From the beginning of the season, Victor has been the man with the plan. He’s someone who follows through with the plan. But now he’s seeing that the plan has altered. So what will this survivalist do when it is the end of the world? Will he continue to go forward or will he fall apart? He’s met with an extraordinary opportunity: All the rules that he was so attached to in surviving no longer exist. He had this plan and this whole compound, this idea that he shared with Thomas Abigail, that’s out the window with the death of Thomas Abigail. Hopefully he’ll find some light.
You’re also in The Birth of a Nation, which is out later this year and got sold for a record-setting $17.5 million out of Sundance. What was it like being a part of that ride and making the film with Nate Parker?

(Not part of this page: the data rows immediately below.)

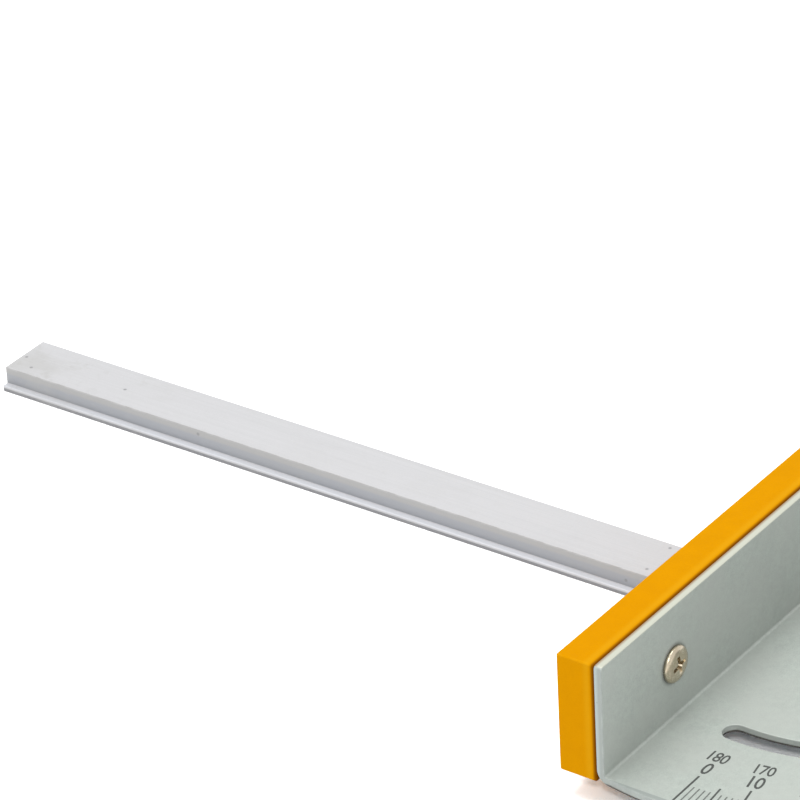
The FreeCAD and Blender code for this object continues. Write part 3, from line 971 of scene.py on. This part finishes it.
class GAUGE_OT_lock_knob(bpy.types.Operator):
    """Models the lock knob, its cap and its washer"""

    bl_idname = "gauge.lock_knob"
    bl_label = "Lock Knob"

    def execute(self, context):
        colours = context.scene.gauge_colours
        flutes = context.scene.gauge_sizes.knob_flutes
        low, high = BOX["knob_body"]
        cap_low, cap_high = BOX["knob_cap"]
        radius = (high.x - low.x) / 2
        axis = Vector((0, (cap_low.y + cap_high.y) / 2, 0))
        tall = high.z - low.z
        base = axis + Vector((0, 0, low.z))
        skirt, underside, pitch, flute_depth, crown_radius = 3.1 * MM, 0.58, 24, 2.2 * MM, 3.2 * MM
        outline = disc("knob_grip", base + Vector((0, 0, skirt)), radius, flutes * pitch)

        def from_flute(corner):
            turn = atan2(corner.co.y - axis.y, corner.co.x) - radians(90)
            step = round(turn / tau * flutes * pitch) % pitch
            return min(step, pitch - step)

        with editing(outline):
            for step in range(9):
                pick(outline, "VERT", lambda corner: from_flute(corner) == step)
                scaled(1 - flute_depth / radius * cos(pi * step / 18) ** 2, base)
            select_all()
            scaled(underside, base)
        turns = [radians(step) for step in range(0, 91, 9)]
        profile = [(radius * underside, skirt), (radius - 1.4 * MM, 5.2 * MM), (radius - 0.4 * MM, 5.7 * MM),
                   (radius, 6.6 * MM)]
        crown = [(radius - crown_radius * (1 - cos(turn)), tall - crown_radius * (1 - sin(turn)))
                 for turn in turns]
        knob = drawn_up(outline, base, profile + crown)
        seat = axis + Vector((0, 0, cap_low.z))
        carve(knob, rod("tool", 8.1 * MM, seat, seat + Vector((0, 0, 0.01)), 96))
        round_edges(knob, 0.3 * MM, 3, 60)
        boss = turned("tool", base, [(8.2 * MM, 0), (8.5 * MM, 0.3 * MM), (8.5 * MM, 4.2 * MM)], 96)
        carve(knob, boss, "UNION")
        with editing(knob):
            bpy.ops.mesh.remove_doubles(threshold=0.02 * MM)
            bpy.ops.mesh.dissolve_degenerate(threshold=0.005 * MM)
        bolt_low, bolt_high = BOX["knob_bolt"]
        pocket = rod("tool", (bolt_high.x - bolt_low.x) / 2 + 0.06 * MM, Vector((0, 0, bolt_high.z - 4 * MM)),
                     Vector((0, 0, seat.z + MM)), 6)
        carve(knob, laid(pocket, Matrix.Translation(axis) @ about_z(radians(30))))
        carve(knob, rod("tool", 3 * MM, base - Vector((0, 0, MM)), seat, 48))
        round_edges(knob, 0)
        plastic = moulded_finish("knob_plastic", colours.knob, 0.42, axis)
        finished(knob, "knob", "black_plastic", plastic, "knob_body")

        thick = cap_high.z - cap_low.z
        wide = (cap_high.x - cap_low.x) / 2
        dome = [(wide * cos(turn), thick - 0.5 * MM + 0.5 * MM * sin(turn))
                for turn in (radians(step) for step in range(0, 90, 10))]
        cap = turned("knob_cover", seat, [(wide * 0.98, 0), (wide, 0.2 * MM)] + dome + [(wide * 0.03, thick)], 96)
        round_edges(cap, 0.05 * MM, 2)
        gloss = moulded_finish("cap_plastic", colours.knob, 0.14, axis + Vector((0.05, 0, 0)))
        finished(cap, "knob", "black_cap", gloss, "knob_cap")

        low, high = BOX["lock_washer"]
        washer = GAUGE_OT_pivot.washer("clamp_washer", low, high, 3.2 * MM, 0.3 * MM)
        metal = plated_finish("zinc_clamp", colours.zinc, axis, 0.26)
        finished(washer, "clamp", "zinc_steel", metal, "lock_washer")
        repaint("knob_bolt", metal)
        return {"FINISHED"}


class GAUGE_OT_pointer(bpy.types.Operator):
    """Models the stepped pointer with its washer and screw"""

    bl_idname = "gauge.pointer"
    bl_label = "Pointer"

    def execute(self, context):
        colours = context.scene.gauge_colours
        low, high = BOX["pointer"]
        thick = 1.2 * MM
        riser = -(RIM_RADIUS + 1.6 * MM)
        strip = block("pointer_strip", low, (high.x, riser, low.z + thick))
        with editing(strip):
            bpy.ops.mesh.bisect(plane_co=(0, riser - thick, 0), plane_no=(0, 1, 0))
            pick(strip, "FACE", lambda face: face.normal.z > 0.5 and middle(face).y > riser - thick)
            extrude((0, 0, high.z - low.z - 2 * thick))
            extrude((0, 0, thick))
            pick(strip, "FACE", lambda face: face.normal.y > 0.5 and middle(face).z > high.z - thick)
            extrude((0, high.y - riser, 0))
            scaled(MM / (high.x - low.x), (0, high.y, high.z), 1)
        screw_low, screw_high = BOX["pointer_screw"]
        at_y = (screw_low.y + screw_high.y) / 2
        slot = block("tool", (-2.2 * MM, at_y - 4.2 * MM, low.z - MM), (2.2 * MM, at_y + 4.2 * MM, low.z + 2 * MM))
        with editing(slot):
            pick(slot, "EDGE", lambda edge: rise_of(edge) > MM)
            rounded(2.19 * MM, 10)
        carve(strip, slot)
        round_edges(strip, 0.18 * MM, 3, 30)
        metal = plated_finish("zinc_pointer", colours.zinc, (0, at_y, low.z), 0.28)
        finished(strip, "bar", "zinc_steel", metal, "pointer")

        washer = GAUGE_OT_pivot.washer("pointer_small_washer", *BOX["pointer_washer"], 2.2 * MM, 0.15 * MM)
        finished(washer, "bar", "zinc_steel", metal, "pointer_washer")
        seat = BOX["pointer_washer"][1].z
        screw = pan_screw("pointer_pan_screw", (screw_high.x - screw_low.x) / 2, screw_high.z - seat, 2 * MM,
                          seat - screw_low.z, radians(25))
        laid(screw, Matrix.Translation((0, at_y, seat)))
        nickel = plated_finish("nickel_plate_pointer", colours.nickel, (0, at_y, seat), 0.22)
        finished(screw, "bar", "nickel_screw", nickel, "pointer_screw")
        return {"FINISHED"}


class GAUGE_OT_studio(bpy.types.Operator):
    """Sets up the floor, the lights and the camera"""

    bl_idname = "gauge.studio"
    bl_label = "Studio"

    def execute(self, context):
        scene = context.scene
        studio = scene.gauge_studio
        activate(None)
        bpy.ops.mesh.primitive_plane_add(size=30, location=(0, 0, cad_box[0].z - 0.02 * MM))
        floor = settle("studio_floor")
        with editing(floor):
            bpy.ops.mesh.subdivide(number_cuts=3)
        floor.data.materials.append(floor_finish(scene.gauge_colours))

        world = bpy.data.worlds.new("studio_sky")
        world.use_nodes = True
        world.node_tree.nodes["Background"].inputs["Color"].default_value = (1.0, 1.0, 1.0, 1.0)
        world.node_tree.nodes["Background"].inputs["Strength"].default_value = studio.sky
        scene.world = world
        self.soft_light("key_light", (-0.10, 0.18, 1.15), 0.75, studio.key_power)
        self.soft_light("side_light", (-1.196, -0.733, 1.21), 0.2, studio.side_power)

        facing = about_z(-studio.heading) @ Matrix.Rotation(pi / 2 - studio.tilt, 4, "X") @ about_z(studio.roll)
        activate(None)
        bpy.ops.object.camera_add()
        camera = context.object
        camera.name = "gauge_camera"
        camera.matrix_world = (Matrix.Translation(studio.aim) @ facing
                               @ Matrix.Translation((0, 0, studio.distance)))
        camera.data.lens = studio.lens
        camera.data.sensor_width = 36
        camera.data.clip_start, camera.data.clip_end = 0.05, 50
        scene.camera = camera
        scene.view_settings.view_transform = "Standard"
        scene.view_settings.look = "None"
        return {"FINISHED"}

    @staticmethod
    def soft_light(name, place, size, power):
        activate(None)
        bpy.ops.object.light_add(type="AREA", location=place)
        light = bpy.context.object
        light.name = name
        light.data.shape = "DISK"
        light.data.size = size
        light.data.energy = power
        target = Vector((-0.03, 0.05, 0.02))
        light.rotation_euler = (Vector(place) - target).to_track_quat("Z", "Y").to_euler()


OPERATORS = (GAUGE_OT_guide_bar, GAUGE_OT_bracket, GAUGE_OT_facing_board, GAUGE_OT_board_screws,
             GAUGE_OT_scale, GAUGE_OT_pivot, GAUGE_OT_lock_knob, GAUGE_OT_pointer, GAUGE_OT_studio)
GROUPS = {"gauge_sizes": GaugeSizes, "gauge_colours": GaugeColours, "gauge_studio": GaugeStudio}


class GAUGE_PT_pieces(bpy.types.Panel):
    """Lists the gauge's pieces and settings"""

    bl_idname = "GAUGE_PT_pieces"
    bl_label = "Mitre Gauge"
    bl_space_type = "VIEW_3D"
    bl_region_type = "UI"
    bl_category = "Gauge"

    def draw(self, context):
        for name, group in GROUPS.items():
            box = self.layout.box()
            for setting in group.__annotations__:
                box.prop(getattr(context.scene, name), setting)
        for operator in OPERATORS:
            self.layout.operator(operator.bl_idname)


def register():
    for kind in (*GROUPS.values(), *OPERATORS, GAUGE_PT_pieces):
        bpy.utils.register_class(kind)
    for name, group in GROUPS.items():
        setattr(bpy.types.Scene, name, PointerProperty(type=group))


def unregister():
    for name in GROUPS:
        delattr(bpy.types.Scene, name)
    for kind in reversed((*GROUPS.values(), *OPERATORS, GAUGE_PT_pieces)):
        bpy.utils.unregister_class(kind)


def main():
    register()
    bpy.ops.gauge.guide_bar()
    bpy.ops.gauge.bracket()
    bpy.ops.gauge.facing_board()
    bpy.ops.gauge.board_screws()
    bpy.ops.gauge.scale()
    bpy.ops.gauge.pivot()
    bpy.ops.gauge.lock_knob()
    bpy.ops.gauge.pointer()
    bpy.ops.gauge.studio()


if __name__ == "__main__":
    main()
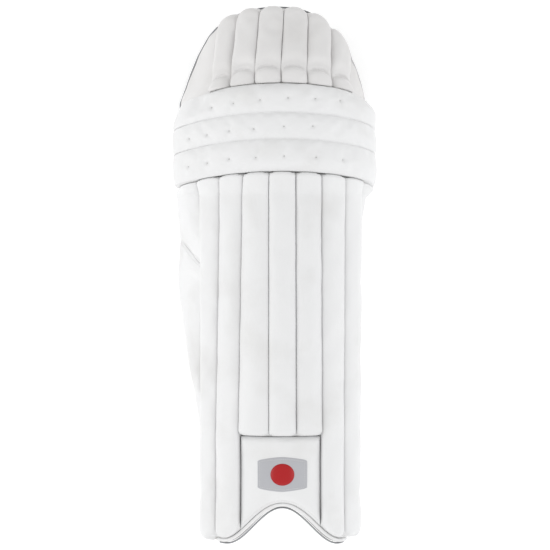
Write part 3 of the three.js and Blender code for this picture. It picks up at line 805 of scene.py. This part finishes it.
def wing(name, sign, ends, nodes, counts, seed, head_share=1.0, flap_padding=0.0):
    """Padded side wing: a soft pillow between its sewn borders, with a few long shallow folds. head_share
    is below 1 where its head tucks under the lowest knee roll, and flap_padding is added there."""

    def heights(u, v, s, level):
        reach = wing_reach(sign, level) - backing_half_width
        k = rounding(u, v, np.maximum(reach, 6), 90, 4.0)
        full = wing_padding * np.clip(reach / wing_full_width, 0, 1)
        flap = flap_padding * np.clip((level - shin_head + flap_length) / flap_slant, 0, 1)
        pillow = np.clip(np.sin(np.pi * u) * np.sin(np.pi * head_share * v), 0, 1) ** 0.4
        folds = 0.7 * waves(s, level * 0.6, 55, seed) * pillow * np.clip(reach / wing_full_width, 0, 1)
        outer = wing_edge * k + (full + flap) * pillow + folds
        inner = -lining_thickness + 2.0 * (1 - k)
        # The crevice mark is painted shade along the sewn borders.
        return outer, inner, (1 - k) ** 2 * 0.8

    near = lambda level, edge: np.full(np.shape(level), backing_half_width + seam_gap)
    far = lambda level, edge: wing_reach(sign, level, edge)
    panel(name, outward(sign, near, far), ends, heights, WHITE_FINISH, nodes, counts,
          edges=(wing_edge, -lining_thickness))


def outward(sign, near, far):
    """The left and right sides of a panel between a near and a far distance on one side of the pad."""
    if sign > 0:
        return near, far
    return (lambda level, edge: -far(level, edge)), (lambda level, edge: -near(level, edge))


def wing_seam(s):
    """Diagonal seam across the outer wing, low at the bolsters and high at the back edge."""
    full = ground_reach(-1, knee_bottom, 0.0) - backing_half_width
    out = (np.abs(s) - backing_half_width) / full
    return panel_top + shin_bolster_length * (0.645 + 0.13 * out)


def side_wall(name, sign, bottom, top, nodes, counts, finish):
    """Side wall beside the knee or thigh, as thick as the lining and rounded off at its borders."""

    def heights(u, v, s, level):
        k = rounding(u, v, 60, top - bottom, 4.0)
        soft = 0.5 * waves(s, level, 45, 81 + counts[1]) * k
        outer = mix(-lining_thickness / 2, -0.4, k) + np.minimum(soft, 0.3)
        # The crevice mark is painted shade along the rounded borders.
        return outer, mix(-lining_thickness / 2, -lining_thickness + 0.2, k), (1 - k) ** 2 * 0.5

    near = lambda level, edge: backing_edge(level) + seam_gap
    far = lambda level, edge: np.maximum(side_reach(sign, level, edge), near(level, edge) + 2)
    panel(name, outward(sign, near, far), (fixed(bottom), fixed(top)), heights, finish, nodes, counts,
          edges=(0.0, -lining_thickness))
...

I was the first person that he cast. This was seven years ago, he said, “Colman, I really wanna work with you on this piece.” And he told me we’ll make something special together. And I’m so happy his vision finally came to fruition. I play a character named Hark, who is the lieutenant-in-arms in the brotherhood with Nate’s character Nat Turner. He’s a slave, but he is all set and ready for justice by any means necessary. It’s a remarkable film in every single way. It’s one of the things I’m most excited about in my entire career. I loved watching and being part of this fresh, innovative voice in film that is Nate Parker. The way he will tell a story and get people onboard with that story and sell it at an extraordinary number. I feel very blessed to be part of this vision.
I didn’t know you were the first person he cast! Watching it come to life over seven years must have been extraordinary, but also a huge test of faith.
If you sit down with Nate for five minutes, you’ll know that he’s tenacious and you believe him. He’s like a reverend in a way—you believe he will get it done. But not only did he have the faith, he had the work ethic. He’s really someone who tries to bridge communities and bring people together. I do that in my work in the theater as well—we respect each other in that way. We were already brothers in arms and now we get to do that on film. I can’t wait until October 7th.